What the Statement Actually Said
The SSA mails paper statements to workers aged 60 and older who aren’t yet receiving benefits, according to SSA.gov’s my Social Security portal. Miguel’s statement reflected his full earnings record through the most recent year on file and offered projected monthly benefit amounts at three claiming ages: 62, 67, and 70.
Those numbers aren’t adjusted in real time for future COLA increases — the statement reflects current-law estimates assuming earnings continue at the same level. For 2025, Social Security recipients saw a 2.5% COLA adjustment, and preliminary estimates for 2026 came in around 2.3%, according to SSA COLA fact sheets. Miguel’s actual future benefit would be nudged upward each year by those adjustments — but the base number was what caught his eye.

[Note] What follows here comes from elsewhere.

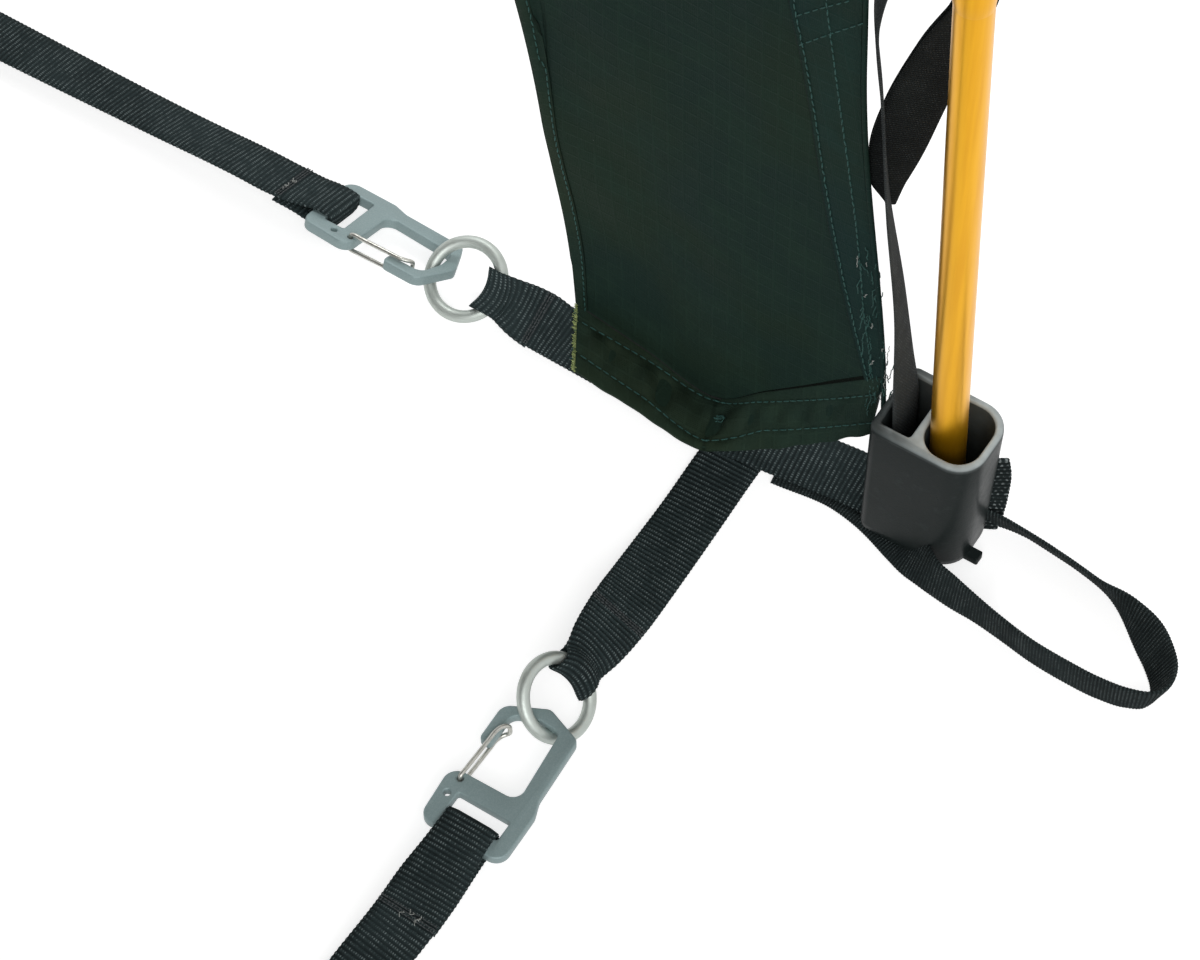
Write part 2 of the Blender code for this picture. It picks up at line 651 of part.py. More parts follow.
def cup(name, sx, sy):
    cy, hy = (CUP_Y0 + CUP_Y1) / 2, (CUP_Y1 - CUP_Y0) / 2
    rings = [plan(rounded(CUP_CX - 0.6, cy + 0.6, CUP_HX - 1.0, hy - 0.8, 9.5, 3.0, 4), CUP_Z0),
             plan(rounded(CUP_CX - 0.6, cy + 0.6, CUP_HX - 0.4, hy - 0.4, 9.5, 3.0, 4), CUP_Z0 + 1.2),
             plan(rounded(CUP_CX, cy, CUP_HX, hy, 9.5, 3.0, 4), CUP_Z1 - 1.0),
             plan(rounded(CUP_CX, cy, CUP_HX - 0.7, hy - 0.7, 9.0, 2.6, 4), CUP_Z1)]
    verts, faces = skin(put(rings, sx, sy))
    obj = add(name, verts, faces, "cup", False)
    lug = [plan(((-3.4, -83.8), (0.4, -83.8), (0.4, -76.0), (-3.4, -76.0)), z) for z in (CUP_Z0, CUP_Z0 + 3.2)]
    verts, faces = skin(put(lug, sx, sy))
    boolean(obj, cutter(name + "_lug", verts, faces), "UNION")
    x, y, hx, hyy = CHAMBER
    hole = [plan(rounded(x, y, hx, hyy, 7.5, 7.5, 3), z) for z in (CUP_Z0 + 2.2, CUP_Z1 + 3.0)]
    verts, faces = skin(put(hole, sx, sy))
    boolean(obj, cutter(name + "_chamber", verts, faces), "DIFFERENCE")
    a, b, c, d = TAPE_SLOT
    slot = [plan(((a, c), (b, c), (b, d), (a, d)), z) for z in (CUP_Z0 + 6.0, CUP_Z1 + 3.0)]
    verts, faces = skin(put(slot, sx, sy))
    boolean(obj, cutter(name + "_slot", verts, faces), "DIFFERENCE")
    return obj


# Tension tape from the cup's slot up to the buckle, where it turns round the lower bar.
LOOK = Vector((0.84, 0.54, 0.0)).normalized()
RIGHT = Vector((0.54, -0.84, 0.0)).normalized()
BUCKLE = Vector((-4.5, -42.5, 304.0))
BAR = 1.5


def buckle_frame():
    return (BUCKLE, LOOK, UP.copy(), RIGHT)


def tension_tape(name, sx, sy):
    turn = ((3.4, -51.0, CUP_Z0 + 6.0 + GAP, 0), (3.4, -51.0, 56.0, 0), (2.0, -49.6, 76.0, 8),
            (0.4, -46.8, 110.0, 20), (-2.4, -41.2, 158.0, 30), (-3.8, -37.2, 203.0, 33), (-4.2, -33.6, 243.0, 33))
    path = []
    for x, y, z, deg in turn:
        n = Vector((0.0, 1.0, 0.0)) * math.cos(math.radians(deg)) - Vector((1.0, 0.0, 0.0)) * math.sin(math.radians(deg))
        path.append((Vector((x, y, z)), n, TAPE_W, 0.0))
    bar = framed(buckle_frame(), 0.0, -8.5, 0.0)
    reach = BAR * 1.42 + GAP + TAPE_T / 2
    back = -RIGHT
    path.append((bar - UP * 30.0 + back * 0.6, back, TAPE_W, 0.0))
    path.append((bar - UP * 7.0 + back * 0.7, back, TAPE_W, 0.0))
    for deg in (-30, 0, 45, 90, 135, 180, 210):
        out = axis_mix(back, UP, deg)
        path.append((bar + out * reach, out, TAPE_W, 0.0))
    path.append((bar - UP * 7.0 - back * 0.7, -back, TAPE_W, 0.0))
    path.append((bar - UP * 28.0 - back * 0.6, -back, TAPE_W, 0.0))
    verts, faces = skin(put(band(path, TAPE_T, 1), sx, sy))
    return add(name, verts, faces, "tape", split=True)


def buckle(name, sx, sy):
    frame = buckle_frame()
    verts, faces = prism(frame, ((-11, -10), (11, -10), (11, 10), (-11, 10)), -BAR, BAR, sx, sy)
    obj = add(name, verts, faces, "buckle")
    for i, (low, high) in enumerate(((-7.0, -1.5), (1.5, 7.0))):
        shape = ((-8.3, low), (8.3, low), (8.3, high), (-8.3, high))
        verts, faces = prism(frame, shape, -4.0, 4.0, sx, sy)
        boolean(obj, cutter(name + "_window%d" % i, verts, faces), "DIFFERENCE")
    return obj


# Pull tab: a doubled strap that hangs outside the leg from the buckle's upper bar.
TAB = ((-2.3, -45.9, 295.5, 0), (3.0, -49.5, 280.0, 18), (9.5, -52.0, 262.0, 35), (12.0, -50.6, 240.0, 52),
       (12.0, -44.3, 213.0, 82), (11.0, -38.4, 186.0, 92), (8.5, -35.2, 148.0, 92))


def pull_tab(name, sx, sy):
    mids = []
    for x, y, z, deg in TAB:
        a = math.radians(deg)
        mids.append((Vector((x, y, z)), (RIGHT * math.cos(a) - LOOK * math.sin(a)).normalized()))
    gap = TAPE_T / 2 + 0.2
    path = [(p - n * gap, n, 16.0 if i < 2 else 19.0, 0.0) for i, (p, n) in enumerate(mids) if i > 0]
    tip, n = mids[-1]
    path.append((tip - UP * 1.2, -UP, 19.0, 0.0))
    for i, (p, n) in reversed(list(enumerate(mids))):
        path.append((p + n * gap, -n, 16.0 if i < 2 else 19.0, 0.0))
    bar = framed(buckle_frame(), 0.0, 8.5, 0.0)
    reach = BAR * 1.42 + GAP + TAPE_T / 2
    for deg in (-20, 25, 70, 115, 160, 205, 250):
        out = axis_mix(RIGHT, UP, deg)
        path.append((bar + out * reach, -out, TAPE_W, 0.0))
    verts, faces = skin(put(band(path, TAPE_T, 1), sx, sy))
    return add(name, verts, faces, "tape", split=True)


for label, sx, sy in CORNERS:
    corner_webbing("corner_webbing_" + label, sx, sy)
    peg_loop("peg_loop_" + label, sx, sy)
    cup("pole_cup_" + label, sx, sy)
    tension_tape("tension_tape_" + label, sx, sy)
    buckle("tension_buckle_" + label, sx, sy)
    pull_tab("pull_tab_" + label, sx, sy)
    ring("ring_side_" + label, sx, sy, FOLD_SIDE, SIDE_DIR, TILT_SIDE, ROLL_SIDE)
    ring("ring_end_" + label, sx, sy, FOLD_FRONT, FRONT_DIR, TILT_FRONT, ROLL_FRONT)
    for kind, part in (("side", "side"), ("end", "front")):
        hook("hook_%s_%s" % (kind, label), HOOK_FRAMES[part], sx, sy)
        gate("gate_%s_%s" % (kind, label), HOOK_FRAMES[part], sx, sy)

base_strap("base_strap_front", HOOK_FRAMES["front"], REST_FRONT, (1, -1), (-1, -1))
base_strap("base_strap_back", HOOK_FRAMES["front"], REST_FRONT, (1, 1), (-1, 1))
base_strap("base_strap_right", HOOK_FRAMES["side"], REST_SIDE, (1, -1), (1, 1))
base_strap("base_strap_left", HOOK_FRAMES["side"], REST_SIDE, (-1, -1), (-1, 1))
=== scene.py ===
import math

import bmesh
import bpy
import numpy as np
from mathutils import Matrix, Vector
from mathutils.bvhtree import BVHTree


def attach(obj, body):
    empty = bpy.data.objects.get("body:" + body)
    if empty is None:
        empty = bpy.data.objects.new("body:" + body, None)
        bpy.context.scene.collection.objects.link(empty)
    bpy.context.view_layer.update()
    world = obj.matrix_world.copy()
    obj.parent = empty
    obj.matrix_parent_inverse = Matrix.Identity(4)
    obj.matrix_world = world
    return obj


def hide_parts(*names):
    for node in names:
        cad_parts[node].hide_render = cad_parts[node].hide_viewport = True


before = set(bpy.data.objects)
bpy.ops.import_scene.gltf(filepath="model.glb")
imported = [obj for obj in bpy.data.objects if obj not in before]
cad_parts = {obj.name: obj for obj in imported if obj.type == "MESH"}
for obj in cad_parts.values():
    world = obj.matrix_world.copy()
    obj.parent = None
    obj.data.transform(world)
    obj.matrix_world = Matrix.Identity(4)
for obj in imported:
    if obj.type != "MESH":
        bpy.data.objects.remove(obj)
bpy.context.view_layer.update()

BODY = "tent"
MM = 0.001
UP = np.array((0.0, 0.0, 1.0))

# Sizes of the whole tent in metres, as in the part's source
FOOT_X, FOOT_Y, APEX_Z = 1.100, 0.900, 1.250
ARCH_POWER = 2.6
POLE_D, POLE_LEAN = 0.0110, 0.044
STRAIGHT_Z, BLEND_Z = 0.27, 0.55
SLEEVE_D, SLEEVE_Z = 0.0186, 0.32
CLOTH = 0.0006
SIDE_ARCH_Z, DOOR_ARCH_Z, DOOR_FOOT_Z = 0.50, 0.95, 0.30
EDGE = 0.0007
HALF = math.hypot(FOOT_X, FOOT_Y)
DIRX, DIRY = FOOT_X / HALF, FOOT_Y / HALF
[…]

“I stared at that $1,847 for a while,” he told me. “And then I started doing the math in my head. Take out child support. Take out the property tax payment I’m supposed to be making. That’s not really $1,847 anymore.”
The Quiet Weight of Competing Obligations
When I asked Miguel to walk me through his monthly outflows, he didn’t hesitate. He’d clearly run the numbers before, probably more than once. Mortgage: $914. Child support: $680. Car payment: $387. Utilities and insurance: roughly $410. That’s $2,391 before groceries, gas, or the Wayne County tax catch-up payments he owes.
His full retirement age is 67, like most workers born after 1960 under current Social Security rules. Claiming at 62 would lock in a permanent reduction — roughly 30% less than his full retirement age benefit, a structure the SSA’s retirement age reduction chart lays out plainly. Miguel understood that conceptually. But the pull of stepping off the ladder in just one year was real.
“My back isn’t what it was,” he said. “You’re crawling under houses in Michigan weather. That gets old. No pun intended.”
The Moment Something Shifted
About forty minutes into our conversation, the tone changed. Miguel had been walking me through everything with the flat affect of someone who’d rehearsed this frustration so many times it had worn smooth. Then he said something that stuck with me.
He’d pulled up his SSA account online at my.ssa.gov in the weeks after receiving the paper statement, he told me, and found his full earnings history listed year by year going back to 1984. The years in his late twenties and early thirties were thin — he was doing side work then, some of it off the books, and those gaps showed up clearly in the record.
What he hadn’t fully absorbed until he sat with the statement was that Social Security calculates benefits based on your highest 35 years of indexed earnings. Years with low or no earnings bring down the average. His recent salary jump at $72,000 was actively replacing some of those weaker earlier years in the formula — which meant every year he continued working at his current income was quietly improving his eventual benefit, in ways the paper statement couldn’t fully capture.
Where Miguel Stands Now — and What He’s Still Sitting With
When I followed up with Miguel in mid-March 2026, he’d made one concrete change: he set up automatic payments to Wayne County for $350 a month toward his property tax arrearage. At that rate, he told me, he’d be clear of the debt in roughly thirteen months. It wasn’t dramatic, but it was movement.
He hadn’t made any decisions about his Social Security claiming age. He said he wasn’t going to — not yet.
“I’m not devastated,” Miguel told me during that follow-up call. “I think I just needed to stop avoiding the number. The number is what it is. Now I know what I’m working with.”
That’s not resolution, exactly. His child support obligation runs until his younger kid turns 18 in 2028. His back still bothers him in cold weather. And the gap between the life he pictured at this salary and the retirement timeline his statement reflects is real — not catastrophic, but real.
What stayed with me after reporting Miguel’s story wasn’t the dollar amounts, though I’ve thought about them. It was how long the envelope sat on the counter. Eleven days. The avoidance before the opening. Because the statement isn’t just a document — it’s a mirror. And at 61, with a raise that came too late and obligations that arrived on time, not everyone is ready for what they see.